> [Dataset content]:
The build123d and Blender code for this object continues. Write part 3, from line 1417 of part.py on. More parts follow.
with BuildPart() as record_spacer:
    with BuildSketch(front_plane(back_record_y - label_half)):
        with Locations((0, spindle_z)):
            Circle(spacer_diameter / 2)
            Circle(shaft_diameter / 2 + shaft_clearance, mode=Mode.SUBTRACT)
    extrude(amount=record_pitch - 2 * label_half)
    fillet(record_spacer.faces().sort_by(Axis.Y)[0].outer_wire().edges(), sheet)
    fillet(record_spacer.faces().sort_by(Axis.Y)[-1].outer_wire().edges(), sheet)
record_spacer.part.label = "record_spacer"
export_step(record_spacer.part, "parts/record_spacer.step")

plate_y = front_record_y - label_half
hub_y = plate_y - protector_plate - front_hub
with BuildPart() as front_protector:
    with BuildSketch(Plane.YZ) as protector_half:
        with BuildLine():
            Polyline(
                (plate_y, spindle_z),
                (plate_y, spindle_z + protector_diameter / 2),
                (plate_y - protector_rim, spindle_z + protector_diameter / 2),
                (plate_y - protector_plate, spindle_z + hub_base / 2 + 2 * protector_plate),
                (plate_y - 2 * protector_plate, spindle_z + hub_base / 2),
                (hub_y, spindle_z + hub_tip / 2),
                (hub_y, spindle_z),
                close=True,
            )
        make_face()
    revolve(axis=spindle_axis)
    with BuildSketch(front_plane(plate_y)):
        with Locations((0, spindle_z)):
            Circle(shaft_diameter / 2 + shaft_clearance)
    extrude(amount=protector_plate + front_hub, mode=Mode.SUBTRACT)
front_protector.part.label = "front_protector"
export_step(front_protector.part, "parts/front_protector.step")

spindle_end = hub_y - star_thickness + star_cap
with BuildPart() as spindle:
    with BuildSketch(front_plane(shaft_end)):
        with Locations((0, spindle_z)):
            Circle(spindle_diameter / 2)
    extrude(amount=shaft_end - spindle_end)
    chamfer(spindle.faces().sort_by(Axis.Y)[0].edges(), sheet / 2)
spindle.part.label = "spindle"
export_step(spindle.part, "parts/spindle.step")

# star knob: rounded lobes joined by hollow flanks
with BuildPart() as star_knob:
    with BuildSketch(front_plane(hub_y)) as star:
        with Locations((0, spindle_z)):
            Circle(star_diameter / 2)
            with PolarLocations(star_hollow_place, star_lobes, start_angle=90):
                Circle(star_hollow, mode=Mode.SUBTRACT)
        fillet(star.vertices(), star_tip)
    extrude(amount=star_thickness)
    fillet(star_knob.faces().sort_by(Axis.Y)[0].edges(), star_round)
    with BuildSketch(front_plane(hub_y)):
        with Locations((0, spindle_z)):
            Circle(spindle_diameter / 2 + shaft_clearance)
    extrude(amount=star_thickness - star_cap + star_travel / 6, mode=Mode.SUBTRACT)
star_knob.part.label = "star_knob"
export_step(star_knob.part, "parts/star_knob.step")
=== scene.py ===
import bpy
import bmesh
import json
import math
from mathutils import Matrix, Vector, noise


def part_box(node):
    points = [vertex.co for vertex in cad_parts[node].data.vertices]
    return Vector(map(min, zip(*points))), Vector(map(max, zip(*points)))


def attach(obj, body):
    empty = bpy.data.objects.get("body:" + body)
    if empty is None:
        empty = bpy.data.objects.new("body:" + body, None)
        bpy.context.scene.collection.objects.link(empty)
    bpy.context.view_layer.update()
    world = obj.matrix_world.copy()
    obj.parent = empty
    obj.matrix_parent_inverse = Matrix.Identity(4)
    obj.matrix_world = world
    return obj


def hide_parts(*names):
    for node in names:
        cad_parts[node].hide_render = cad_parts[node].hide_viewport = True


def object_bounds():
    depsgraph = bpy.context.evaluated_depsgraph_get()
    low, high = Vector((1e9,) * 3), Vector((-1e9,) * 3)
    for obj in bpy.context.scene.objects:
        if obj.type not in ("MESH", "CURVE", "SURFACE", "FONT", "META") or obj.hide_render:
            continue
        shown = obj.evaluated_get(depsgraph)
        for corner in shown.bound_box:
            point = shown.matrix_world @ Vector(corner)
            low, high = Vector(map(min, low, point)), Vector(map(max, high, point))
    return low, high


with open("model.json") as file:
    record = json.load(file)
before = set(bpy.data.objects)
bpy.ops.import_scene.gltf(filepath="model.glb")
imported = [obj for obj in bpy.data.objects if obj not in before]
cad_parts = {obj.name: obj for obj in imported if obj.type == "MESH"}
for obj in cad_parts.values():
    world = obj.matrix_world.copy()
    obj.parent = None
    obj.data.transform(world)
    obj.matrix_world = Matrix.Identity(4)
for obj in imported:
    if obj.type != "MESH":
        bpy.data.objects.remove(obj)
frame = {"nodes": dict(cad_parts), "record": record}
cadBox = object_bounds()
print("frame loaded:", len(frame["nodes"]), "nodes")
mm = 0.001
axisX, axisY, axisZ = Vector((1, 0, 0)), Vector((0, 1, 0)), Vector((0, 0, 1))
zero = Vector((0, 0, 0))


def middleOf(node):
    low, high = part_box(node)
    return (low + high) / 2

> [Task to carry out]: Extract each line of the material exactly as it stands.

> [Solution to the problem]:
The build123d and Blender code for this object continues. Write part 3, from line 1417 of part.py on. More parts follow.
with BuildPart() as record_spacer:
    with BuildSketch(front_plane(back_record_y - label_half)):
        with Locations((0, spindle_z)):
            Circle(spacer_diameter / 2)
            Circle(shaft_diameter / 2 + shaft_clearance, mode=Mode.SUBTRACT)
    extrude(amount=record_pitch - 2 * label_half)
    fillet(record_spacer.faces().sort_by(Axis.Y)[0].outer_wire().edges(), sheet)
    fillet(record_spacer.faces().sort_by(Axis.Y)[-1].outer_wire().edges(), sheet)
record_spacer.part.label = "record_spacer"
export_step(record_spacer.part, "parts/record_spacer.step")

plate_y = front_record_y - label_half
hub_y = plate_y - protector_plate - front_hub
with BuildPart() as front_protector:
    with BuildSketch(Plane.YZ) as protector_half:
        with BuildLine():
            Polyline(
                (plate_y, spindle_z),
                (plate_y, spindle_z + protector_diameter / 2),
                (plate_y - protector_rim, spindle_z + protector_diameter / 2),
                (plate_y - protector_plate, spindle_z + hub_base / 2 + 2 * protector_plate),
                (plate_y - 2 * protector_plate, spindle_z + hub_base / 2),
                (hub_y, spindle_z + hub_tip / 2),
                (hub_y, spindle_z),
                close=True,
            )
        make_face()
    revolve(axis=spindle_axis)
    with BuildSketch(front_plane(plate_y)):
        with Locations((0, spindle_z)):
            Circle(shaft_diameter / 2 + shaft_clearance)
    extrude(amount=protector_plate + front_hub, mode=Mode.SUBTRACT)
front_protector.part.label = "front_protector"
export_step(front_protector.part, "parts/front_protector.step")

spindle_end = hub_y - star_thickness + star_cap
with BuildPart() as spindle:
    with BuildSketch(front_plane(shaft_end)):
        with Locations((0, spindle_z)):
            Circle(spindle_diameter / 2)
    extrude(amount=shaft_end - spindle_end)
    chamfer(spindle.faces().sort_by(Axis.Y)[0].edges(), sheet / 2)
spindle.part.label = "spindle"
export_step(spindle.part, "parts/spindle.step")

# star knob: rounded lobes joined by hollow flanks
with BuildPart() as star_knob:
    with BuildSketch(front_plane(hub_y)) as star:
        with Locations((0, spindle_z)):
            Circle(star_diameter / 2)
            with PolarLocations(star_hollow_place, star_lobes, start_angle=90):
                Circle(star_hollow, mode=Mode.SUBTRACT)
        fillet(star.vertices(), star_tip)
    extrude(amount=star_thickness)
    fillet(star_knob.faces().sort_by(Axis.Y)[0].edges(), star_round)
    with BuildSketch(front_plane(hub_y)):
        with Locations((0, spindle_z)):
            Circle(spindle_diameter / 2 + shaft_clearance)
    extrude(amount=star_thickness - star_cap + star_travel / 6, mode=Mode.SUBTRACT)
star_knob.part.label = "star_knob"
export_step(star_knob.part, "parts/star_knob.step")
=== scene.py ===
import bpy
import bmesh
import json
import math
from mathutils import Matrix, Vector, noise


def part_box(node):
    points = [vertex.co for vertex in cad_parts[node].data.vertices]
    return Vector(map(min, zip(*points))), Vector(map(max, zip(*points)))


def attach(obj, body):
    empty = bpy.data.objects.get("body:" + body)
    if empty is None:
        empty = bpy.data.objects.new("body:" + body, None)
        bpy.context.scene.collection.objects.link(empty)
    bpy.context.view_layer.update()
    world = obj.matrix_world.copy()
    obj.parent = empty
    obj.matrix_parent_inverse = Matrix.Identity(4)
    obj.matrix_world = world
    return obj


def hide_parts(*names):
    for node in names:
        cad_parts[node].hide_render = cad_parts[node].hide_viewport = True


def object_bounds():
    depsgraph = bpy.context.evaluated_depsgraph_get()
    low, high = Vector((1e9,) * 3), Vector((-1e9,) * 3)
    for obj in bpy.context.scene.objects:
        if obj.type not in ("MESH", "CURVE", "SURFACE", "FONT", "META") or obj.hide_render:
            continue
        shown = obj.evaluated_get(depsgraph)
        for corner in shown.bound_box:
            point = shown.matrix_world @ Vector(corner)
            low, high = Vector(map(min, low, point)), Vector(map(max, high, point))
    return low, high


with open("model.json") as file:
    record = json.load(file)
before = set(bpy.data.objects)
bpy.ops.import_scene.gltf(filepath="model.glb")
imported = [obj for obj in bpy.data.objects if obj not in before]
cad_parts = {obj.name: obj for obj in imported if obj.type == "MESH"}
for obj in cad_parts.values():
    world = obj.matrix_world.copy()
    obj.parent = None
    obj.data.transform(world)
    obj.matrix_world = Matrix.Identity(4)
for obj in imported:
    if obj.type != "MESH":
        bpy.data.objects.remove(obj)
frame = {"nodes": dict(cad_parts), "record": record}
cadBox = object_bounds()
print("frame loaded:", len(frame["nodes"]), "nodes")
mm = 0.001
axisX, axisY, axisZ = Vector((1, 0, 0)), Vector((0, 1, 0)), Vector((0, 0, 1))
zero = Vector((0, 0, 0))


def middleOf(node):
    low, high = part_box(node)
    return (low + high) / 2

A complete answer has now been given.